[WRITTEN PROBLEM]
Reproduce the material in full, unchanged.
— start of SUPPLIED INFORMATION —
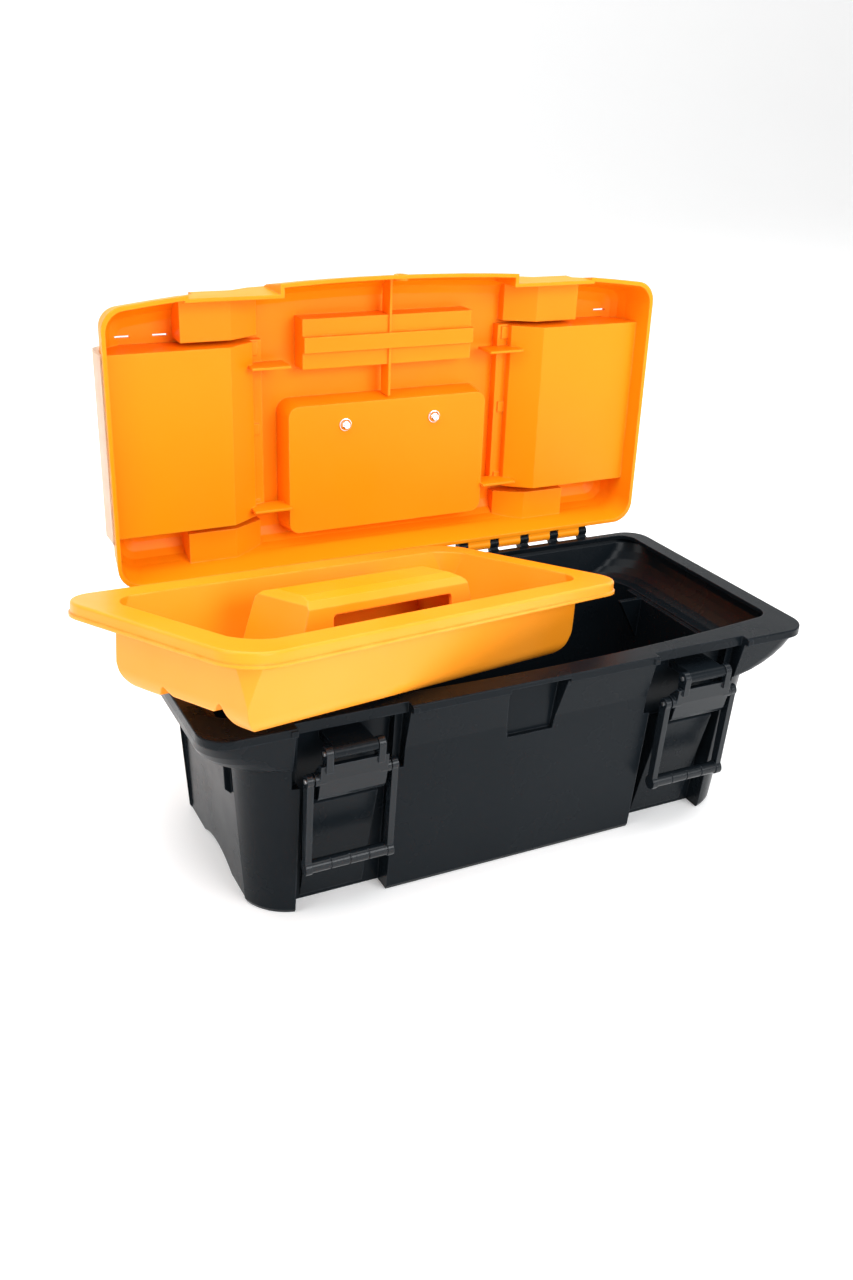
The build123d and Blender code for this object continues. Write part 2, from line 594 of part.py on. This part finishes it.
def make_latch_lever():
    """The right-hand lever: two ears on its pin, and a plate below that carries the bail's pin."""
    py, pz = PIVOT_LATCH_Y, PIVOT_LATCH_Z
    qy, qz = link_axis()
    plate_low = 91.0
    side = [(py - 2.4, pz - 7.5), (py + 1.2, pz - 7.5), (qy + 3.6, qz + 4), (qy + 4.2, plate_low + 1),
            (qy + 3.2, plate_low), (qy + 0.6, plate_low), (qy - 1.4, plate_low + 3), (qy - 4.4, qz)]
    lever = along_x(side, LATCH_X - LEVER_HALF, LATCH_X + LEVER_HALF)
    relief = [(qy - 0.4, qz - 8), (qy + 1.6, qz - 13), (qy + 6, qz - 13), (qy + 6, qz - 2), (qy + 1, qz)]
    lever -= along_x(relief, LATCH_X - LEVER_HALF + 2.5, LATCH_X + LEVER_HALF - 2.5)
    for out in (-1, 1):
        x0, x1 = sorted((LATCH_X + out * (BARREL_HALF + RUN_GAP), LATCH_X + out * (BARREL_HALF + 4.6)))
        lever += rod_x(4.3, x0, x1, py, pz)
        lever += along_x([(py - 4.3, pz), (py + 4.3, pz), (py + 3.2, pz - 12), (py - 3.4, pz - 12)], x0, x1)
        lever -= rod_x(PIN_R + 0.06, x0 - 1, x1 + 1, py, pz)
        x0, x1 = sorted((LATCH_X + out * (LEVER_HALF - 4), LATCH_X + out * (LEVER_HALF + 2.6)))
        lever += rod_x(4.4, x0, x1, qy, qz)
    return lever - rod_x(PIN_R, LATCH_X - 40, LATCH_X + 40, qy, qz)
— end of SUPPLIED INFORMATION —
[EXERCISE ANSWER]
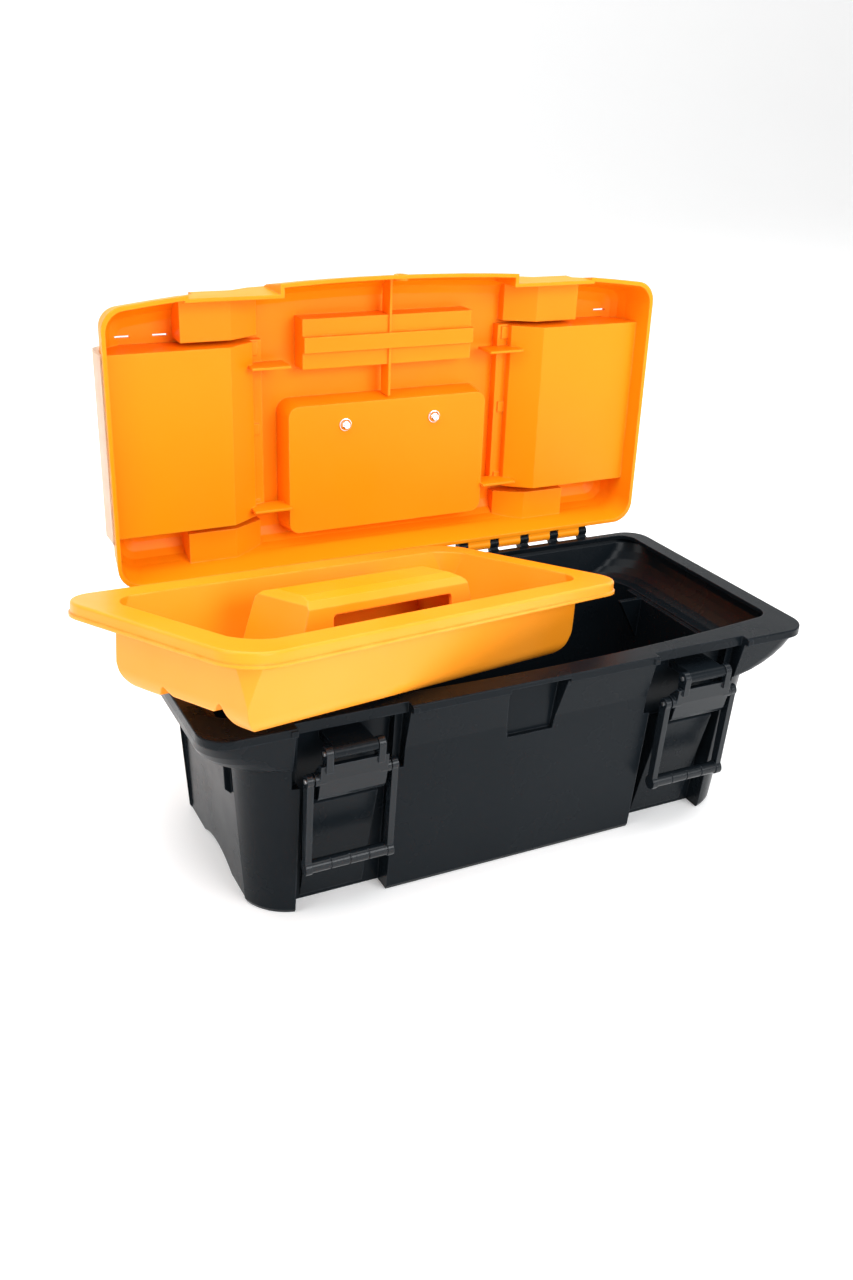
The build123d and Blender code for this object continues. Write part 2, from line 594 of part.py on. This part finishes it.
def make_latch_lever():
    """The right-hand lever: two ears on its pin, and a plate below that carries the bail's pin."""
    py, pz = PIVOT_LATCH_Y, PIVOT_LATCH_Z
    qy, qz = link_axis()
    plate_low = 91.0
    side = [(py - 2.4, pz - 7.5), (py + 1.2, pz - 7.5), (qy + 3.6, qz + 4), (qy + 4.2, plate_low + 1),
            (qy + 3.2, plate_low), (qy + 0.6, plate_low), (qy - 1.4, plate_low + 3), (qy - 4.4, qz)]
    lever = along_x(side, LATCH_X - LEVER_HALF, LATCH_X + LEVER_HALF)
    relief = [(qy - 0.4, qz - 8), (qy + 1.6, qz - 13), (qy + 6, qz - 13), (qy + 6, qz - 2), (qy + 1, qz)]
    lever -= along_x(relief, LATCH_X - LEVER_HALF + 2.5, LATCH_X + LEVER_HALF - 2.5)
    for out in (-1, 1):
        x0, x1 = sorted((LATCH_X + out * (BARREL_HALF + RUN_GAP), LATCH_X + out * (BARREL_HALF + 4.6)))
        lever += rod_x(4.3, x0, x1, py, pz)
        lever += along_x([(py - 4.3, pz), (py + 4.3, pz), (py + 3.2, pz - 12), (py - 3.4, pz - 12)], x0, x1)
        lever -= rod_x(PIN_R + 0.06, x0 - 1, x1 + 1, py, pz)
        x0, x1 = sorted((LATCH_X + out * (LEVER_HALF - 4), LATCH_X + out * (LEVER_HALF + 2.6)))
        lever += rod_x(4.4, x0, x1, qy, qz)
    return lever - rod_x(PIN_R, LATCH_X - 40, LATCH_X + 40, qy, qz)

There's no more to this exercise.